Lastly, Maas’s sentence-level writing killed me. I just now flipped through the book for about a minute looking for a page with no em dashes–this kind–and could not find any. I want to run a text analysis script on this book to count the words-to-em-dashes ratio. There were also a ton of ellipses, and between Maas’s overuse of both, her writing was often stilted or confusing. Maas mostly uses the dashes for Feyre to interrupt herself in her constant deluge of over-explaining narration. In a lot of cases, the dashes are simply unnecessary or could easily be replaced by commas. She recycles several off-putting or eyebrow-raising phrases like “chills spider-walked down my spine” and “my bowels turned watery” and “my bones barked,” and describes the fae mostly in terms of muscle tone, “male body,” and tanned or “sun-kissed” skin. I would like to fight with her editor.

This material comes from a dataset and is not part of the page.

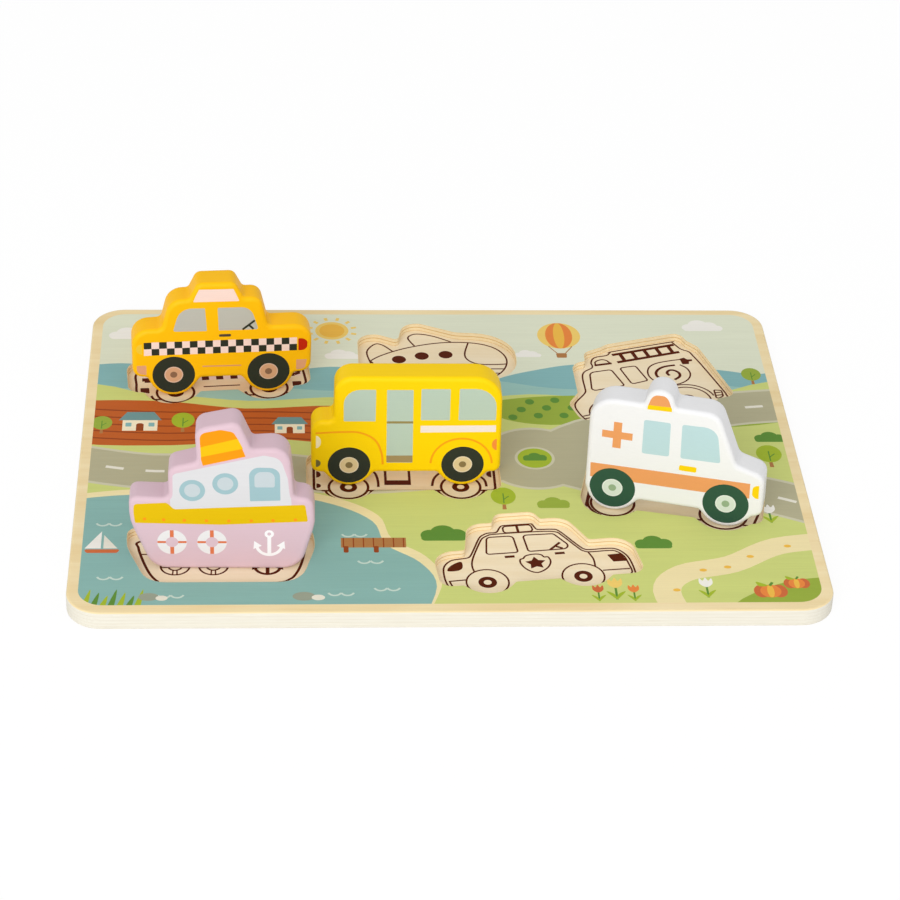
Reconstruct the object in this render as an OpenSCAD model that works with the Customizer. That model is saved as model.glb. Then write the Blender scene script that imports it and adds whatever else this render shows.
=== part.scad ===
/* [Board] */
// Length of the board, left to right
board_length = 300; // [294:1:340]
// Width of the board, front to back
board_width = 225; // [222:1:260]
// Radius of the board's four corners
board_corner = 14; // [4:1:22]
// Thickness of the upper panel, which has the cut-outs
frame_thickness = 3.4; // [2.6:0.1:9]
// Thickness of the plain panel glued under it
backing_thickness = 4.4; // [2:0.1:9]
// Gap between a vehicle lying in its cut-out and the wall round it
fit_gap = 1; // [0.4:0.1:1.2]

/* [Vehicles] */
// Thickness of every vehicle, front face to back face
vehicle_depth = 12.5; // [8:0.5:16]
// Rounding of the vehicles' long edges
edge_rounding = 1.8; // [0.5:0.1:2.4]
// Gap under a vehicle that stands in its cut-out
rest_gap = 0.1; // [0.05:0.05:0.5]

/* [Taxi] */
// Length of the taxi, bumper to bumper
taxi_length = 76.6; // [66:0.1:82]
// Turn of its cut-out from the board's long side, in degrees
taxi_angle = 5; // [0:1:10]
// How far behind its cut-out's base line the taxi stands
taxi_back = 9.3; // [6:0.1:18]
// How far it stands to the right
taxi_offset = 0.9; // [-1:0.1:1]
// How far it stands turned in the cut-out, in degrees
taxi_skew_angle = -0.9; // [-2:0.1:2]

/* [Bus] */
// Length of the bus, bumper to bumper
bus_length = 78; // [66:0.1:84]
// Turn of its cut-out, in degrees
bus_angle = 0; // [-4:1:4]
// How far behind its cut-out's base line the bus stands
bus_back = 13.1; // [8:0.1:18]
// How far it stands to the right
bus_offset = 0.7; // [-1:0.1:1]
// How far it stands turned in the cut-out, in degrees
bus_skew_angle = 0; // [-2:0.1:2]

/* [Ship] */
// Length of the ship, stem to stern
ship_length = 71.9; // [62:0.1:76]
// Turn of its cut-out, in degrees
ship_angle = 0; // [-4:1:4]
// How far behind its cut-out's base line the ship stands
ship_back = 11.6; // [8:0.1:20]
// How far it stands to the right
ship_offset = 1; // [-1:0.1:1]
// How far it stands turned in the cut-out, in degrees
ship_skew_angle = -0.6; // [-2:0.1:2]

/* [Ambulance] */
// Length of the ambulance, bumper to bumper
ambulance_length = 73.2; // [62:0.1:78]
// Turn of its cut-out, in degrees
ambulance_angle = -12.5; // [-16:0.5:-8]
// How far behind its cut-out's base line the ambulance stands
ambulance_back = 6.7; // [5:0.1:14]
// How far it stands to the right
ambulance_offset = 0.5; // [-1:0.1:1]
// How far it stands turned in the cut-out, in degrees
ambulance_skew_angle = -2.5; // [-3:0.1:2]

/* [Empty cut-outs] */
// Length of the police car that fits the front cut-out
police_length = 79.7; // [66:0.1:84]
// Turn of its cut-out, in degrees
police_angle = 6.5; // [2:0.5:10]
// Length of the aeroplane that fits the rear middle cut-out
plane_length = 67.1; // [56:0.1:74]
// Turn of its cut-out, in degrees
plane_angle = 0; // [-6:1:6]
// Length of the fire engine that fits the rear right cut-out
fire_length = 69.8; // [60:0.1:76]
// Turn of its cut-out, in degrees
fire_angle = 16.5; // [12:0.5:20]

/* [Hidden] */

// Largest turn between two neighbouring points of a rounded corner, in degrees
arc_step_angle = 12;
// Facets across each rounded long edge of a vehicle
rim_steps = 4;
// Height of the middle point of a vehicle's flat faces, as a share of its length. Every
// outline is in sight from there, so the triangles of a face can all meet in that point.
middle_share = 0.36;
$fn = 96;

// Where each cut-out's base line has its middle, as shares of the board's length and width
taxi_place_shares = [-0.308, 0.169];
bus_place_shares = [-0.054, -0.158];
ship_place_shares = [-0.298, -0.406];
ambulance_place_shares = [0.296, -0.235];
police_place_shares = [0.112, -0.432];
plane_place_shares = [0, 0.204];
fire_place_shares = [0.315, 0.112];

// Where each vehicle stands in its cut-out: to the right, to the back, and its extra turn
taxi_stance = [taxi_offset, taxi_back, taxi_skew_angle];
bus_stance = [bus_offset, bus_back, bus_skew_angle];
ship_stance = [ship_offset, ship_back, ship_skew_angle];
ambulance_stance = [ambulance_offset, ambulance_back, ambulance_skew_angle];

// Each outline is a belt drawn tight round circles, taken in turn from the lower left
// towards the lower right. A row is a circle: how far along, how far up and its radius,
// all as shares of the vehicle's length. A radius below zero is a hollow corner, whose
// circle lies outside the vehicle.

taxi_shares = [
    [-0.265, 0.141, 0.141],
    [-0.100, 0.084, -0.026],
    [0.100, 0.084, -0.026],
    [0.265, 0.141, 0.141],
    [0.428, 0.097, -0.026],
    [0.443, 0.187, 0.062],
    [0.411, 0.337, 0.097],
    [0.294, 0.466, -0.033],
    [0.174, 0.559, 0.063],
    [0.149, 0.648, -0.026],
    [0.055, 0.675, 0.046],
    [-0.094, 0.675, 0.046],
    [-0.187, 0.648, -0.026],
    [-0.201, 0.522, 0.100],
    [-0.352, 0.470, -0.034],
    [-0.394, 0.337, 0.097],
    [-0.434, 0.183, 0.057],
    [-0.428, 0.098, -0.026],
];

bus_shares = [
    [-0.300, 0.136, 0.136],
    [-0.153, 0.059, -0.026],
    [0.150, 0.059, -0.026],
    [0.297, 0.136, 0.136],
    [0.440, 0.064, -0.019],
    [0.454, 0.128, 0.044],
    [0.346, 0.529, 0.147],
    [-0.286, 0.583, 0.094],
    [-0.414, 0.440, -0.032],
    [-0.436, 0.344, 0.064],
    [-0.454, 0.129, 0.045],
    [-0.442, 0.064, -0.019],
];

ship_shares = [
    [-0.313, 0.125, 0.125],
    [0.306, 0.132, 0.132],
    [0.207, 0.331, 0.278],
    [0.414, 0.409, 0.064],
    [0.403, 0.506, -0.031],
    [0.250, 0.693, 0.103],
    [0.164, 0.818, -0.028],
    [0.039, 0.898, 0.058],
    [-0.089, 0.860, 0.067],
    [-0.179, 0.727, -0.028],
    [-0.249, 0.620, 0.056],
    [-0.338, 0.503, -0.031],
    [-0.473, 0.430, 0.047],
    [-0.214, 0.374, 0.306],
];

ambulance_shares = [
    [-0.324, 0.149, 0.149],
    [-0.164, 0.064, -0.027],
    [0.149, 0.064, -0.027],
    [0.309, 0.149, 0.149],
    [0.469, 0.072, -0.020],
    [0.462, 0.145, 0.051],
    [0.437, 0.314, 0.071],
    [0.389, 0.459, -0.055],
    [0.157, 0.631, 0.098],
    [0.004, 0.750, -0.020],
    [-0.101, 0.750, 0.079],
    [-0.204, 0.750, -0.020],
    [-0.342, 0.590, 0.139],
    [-0.426, 0.158, 0.055],
];

police_shares = [
    [-0.228, 0.125, 0.125],
    [-0.092, 0.053, -0.025],
    [0.120, 0.053, -0.025],
    [0.256, 0.125, 0.125],
    [0.394, 0.055, -0.023],
    [0.490, 0.128, 0.050],
    [0.434, 0.257, 0.098],
    [0.345, 0.393, -0.038],
    [0.176, 0.470, 0.090],
    [0.125, 0.583, -0.023],
    [0.058, 0.592, 0.035],
    [-0.070, 0.592, 0.035],
    [-0.138, 0.577, -0.023],
    [-0.188, 0.479, 0.075],
    [-0.323, 0.372, -0.035],
    [-0.368, 0.247, 0.090],
    [-0.408, 0.128, 0.050],
    [-0.364, 0.055, -0.023],
];

plane_shares = [
    [-0.134, 0.075, 0.075],
    [-0.030, 0.075, 0.075],
    [0.122, 0.075, -0.045],
    [0.306, 0.344, 0.224],
    [0.262, 0.403, 0.268],
    [0.194, 0.823, -0.146],
    [-0.095, 0.700, 0.090],
    [-0.241, 0.638, -0.042],
    [-0.382, 0.563, 0.090],
    [-0.373, 0.277, 0.098],
    [-0.261, 0.095, -0.045],
];

fire_shares = [
    [-0.222, 0.143, 0.143],
    [-0.063, 0.062, -0.029],
    [0.121, 0.062, -0.029],
    [0.279, 0.143, 0.143],
    [0.437, 0.065, -0.026],
    [0.495, 0.134, 0.043],
    [0.456, 0.645, 0.080],
    [0.547, 0.766, -0.054],
    [0.447, 0.798, 0.043],
    [0.021, 0.777, 0.064],
    [-0.054, 0.854, -0.037],
    [-0.117, 0.744, 0.057],
    [-0.215, 0.725, -0.032],
    [-0.226, 0.622, 0.071],
    [-0.404, 0.394, -0.043],
    [-0.393, 0.248, 0.069],
    [-0.410, 0.138, 0.047],
    [-0.380, 0.065, -0.026],
];

// Heading of the straight run between two circles of the belt
function run_heading(from, to) =
    let(way = [to.x - from.x, to.y - from.y])
    atan2(way.y, way.x) + asin((from.z - to.z) / norm(way));

// The same turn, taken the short way round
function short_way(turn) = (turn + 540) % 360 - 180;

// Points of the belt round the circles, every circle grown or shrunk by the same length
function belt(circles, grow = 0) =
    let(count = len(circles))
    [
        for (i = [0 : count - 1])
            let(
                here = circles[i],
                arriving = run_heading(circles[(i + count - 1) % count], here),
                leaving = run_heading(here, circles[(i + 1) % count]),
                turn = short_way(leaving - arriving),
                steps = max(1, ceil(abs(turn) / arc_step_angle)),
                radius = here.z + grow
            )
            for (k = [0 : steps])
                let(heading = arriving + turn * k / steps)
                [here.x + radius * sin(heading), here.y - radius * cos(heading)]
    ];

// Inset and depth of the rings that round one long edge, from the face inwards
function rim_rings() = [
    for (k = [0 : rim_steps])
        let(angle = 90 * k / rim_steps)
        [edge_rounding * (1 - sin(angle)), edge_rounding * (1 - cos(angle))]
];

// A block of wood cut to an outline, standing up, with both long edges rounded
module block(circles, middle_height) {
    front = rim_rings();
    back = [for (k = [rim_steps : -1 : 0]) [front[k].x, vehicle_depth - front[k].y]];
    rings = concat(front, back);
    count = len(belt(circles));
    last = len(rings) - 1;
    edge_points = [
        for (ring = rings)
            for (p = belt(circles, -ring.x))
                [p.x, ring.y, p.y]
    ];
    front_middle = len(edge_points);
    back_middle = front_middle + 1;
    points = concat(edge_points, [[0, 0, middle_height], [0, vehicle_depth, middle_height]]);
    front_face = [
        for (i = [0 : count - 1])
            [front_middle, (i + 1) % count, i]
    ];
    back_face = [
        for (i = [0 : count - 1])
            [back_middle, last * count + i, last * count + (i + 1) % count]
    ];
    sides = [
        for (j = [0 : last - 1])
            for (i = [0 : count - 1])
                let(next = (i + 1) % count)
                [j * count + i, j * count + next, (j + 1) * count + next, (j + 1) * count + i]
    ];
    polyhedron(points, concat(front_face, back_face, sides));
}

// Where a cut-out's base line has its middle on the board
function place(shares) = [shares.x * board_length, shares.y * board_width];

// One cut-out, a little larger than the vehicle that lies in it
module cut_out(shares, length, place_shares, turn) {
    translate(place(place_shares))
        rotate(turn)
            polygon(belt(shares * length, fit_gap));
}

// A vehicle standing up on the floor of its cut-out
module standing(shares, length, place_shares, turn, stance) {
    translate(concat(place(place_shares), backing_thickness + rest_gap))
        rotate(turn)
            translate([stance.x, stance.y, 0])
                rotate(stance.z)
                    block(shares * length, middle_share * length);
}

// Outline of both panels
module board_outline() {
    across = board_length / 2 - board_corner;
    along = board_width / 2 - board_corner;
    square([board_length, 2 * along], center = true);
    square([2 * across, board_width], center = true);
    for (x = [-across, across])
        for (y = [-along, along])
            translate([x, y])
                circle(board_corner);
}

module frame_panel() {
    color([0.88, 0.83, 0.66])
        translate([0, 0, backing_thickness])
            linear_extrude(frame_thickness)
                difference() {
                    board_outline();
                    cut_out(taxi_shares, taxi_length, taxi_place_shares, taxi_angle);
                    cut_out(bus_shares, bus_length, bus_place_shares, bus_angle);
                    cut_out(ship_shares, ship_length, ship_place_shares, ship_angle);
                    cut_out(ambulance_shares, ambulance_length, ambulance_place_shares, ambulance_angle);
                    cut_out(police_shares, police_length, police_place_shares, police_angle);
                    cut_out(plane_shares, plane_length, plane_place_shares, plane_angle);
                    cut_out(fire_shares, fire_length, fire_place_shares, fire_angle);
                }
}

module backing_panel() {
    color([0.93, 0.87, 0.73])
        linear_extrude(backing_thickness)
            board_outline();
}

module taxi() {
    color([1, 0.72, 0.12])
        standing(taxi_shares, taxi_length, taxi_place_shares, taxi_angle, taxi_stance);
}

module bus() {
    color([0.97, 0.84, 0.05])
        standing(bus_shares, bus_length, bus_place_shares, bus_angle, bus_stance);
}

module ship() {
    color([0.84, 0.74, 0.82])
        standing(ship_shares, ship_length, ship_place_shares, ship_angle, ship_stance);
}

module ambulance() {
    color([0.96, 0.96, 0.95])
        standing(
            ambulance_shares,
            ambulance_length,
            ambulance_place_shares,
            ambulance_angle,
            ambulance_stance
        );
}

frame_panel();
backing_panel();
taxi();
bus();
ship();
ambulance();
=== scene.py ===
import math

import bmesh
import bpy
from mathutils import Matrix, Vector
from mathutils.geometry import convex_hull_2d, delaunay_2d_cdt


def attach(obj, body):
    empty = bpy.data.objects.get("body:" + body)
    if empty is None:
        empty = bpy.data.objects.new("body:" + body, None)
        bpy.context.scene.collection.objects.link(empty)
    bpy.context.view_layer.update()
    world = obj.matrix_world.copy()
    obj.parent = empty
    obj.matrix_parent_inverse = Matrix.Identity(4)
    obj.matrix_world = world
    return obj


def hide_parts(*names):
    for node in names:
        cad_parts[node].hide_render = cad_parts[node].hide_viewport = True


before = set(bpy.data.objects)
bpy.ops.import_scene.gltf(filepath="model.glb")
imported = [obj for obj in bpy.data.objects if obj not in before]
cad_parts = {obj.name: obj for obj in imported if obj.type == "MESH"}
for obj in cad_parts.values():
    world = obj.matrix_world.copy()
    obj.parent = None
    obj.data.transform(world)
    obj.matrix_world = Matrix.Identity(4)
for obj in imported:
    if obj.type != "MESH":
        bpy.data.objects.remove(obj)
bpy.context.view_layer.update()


# Backing panel
# A plain sheet of birch plywood, glued under the printed panel. It is the floor of all seven
# cut-outs, and each floor carries a brown line drawing of the vehicle that belongs there.

mm = 0.001
weld_distance = 0.002 * mm
# The ink of wood that nothing is printed on
bare = (0, 0, 0, 0)


def srgb(red, green, blue):
    """A colour as it looks on screen, 0 to 255, turned into the renderer's own light values."""
    levels = [part / 255 for part in (red, green, blue)]
    linear = [c / 12.92 if c < 0.04045 else ((c + 0.055) / 1.055) ** 2.4 for c in levels]
    return (*linear, 1.0)


def arc(x, y, radius, start, end, steps=24):
    """Points along part of a circle, angles in degrees from the right-hand side."""
    turns = [math.radians(start + (end - start) * k / steps) for k in range(steps + 1)]
    return [(x + radius * math.cos(turn), y + radius * math.sin(turn)) for turn in turns]


def disc(x, y, across, up=None, steps=36):
    """A circle, or an ellipse where the second radius is given."""
    up = across if up is None else up
    turns = [math.tau * k / steps for k in range(steps)]
    return [(x + across * math.cos(turn), y + up * math.sin(turn)) for turn in turns]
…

Why did I finish this book if I had so many complaints? Part of it is because it’s useful to read things I don’t like to completion to learn more about my own preferences. Another part was that I was holding out hope that the last act would make the rest worth it. Yet another part is that in a way it’s reassuring for my own hopes to return to writing: if this book that I for the most part think is not a very good book can be so popular and sell so well, maybe I don’t need to worry so much about the requisite skill and artistic vision of what I would want to write and instead focus on just getting something out there. And the last reason I finished it is that I wanted to see where else the steamier parts might go.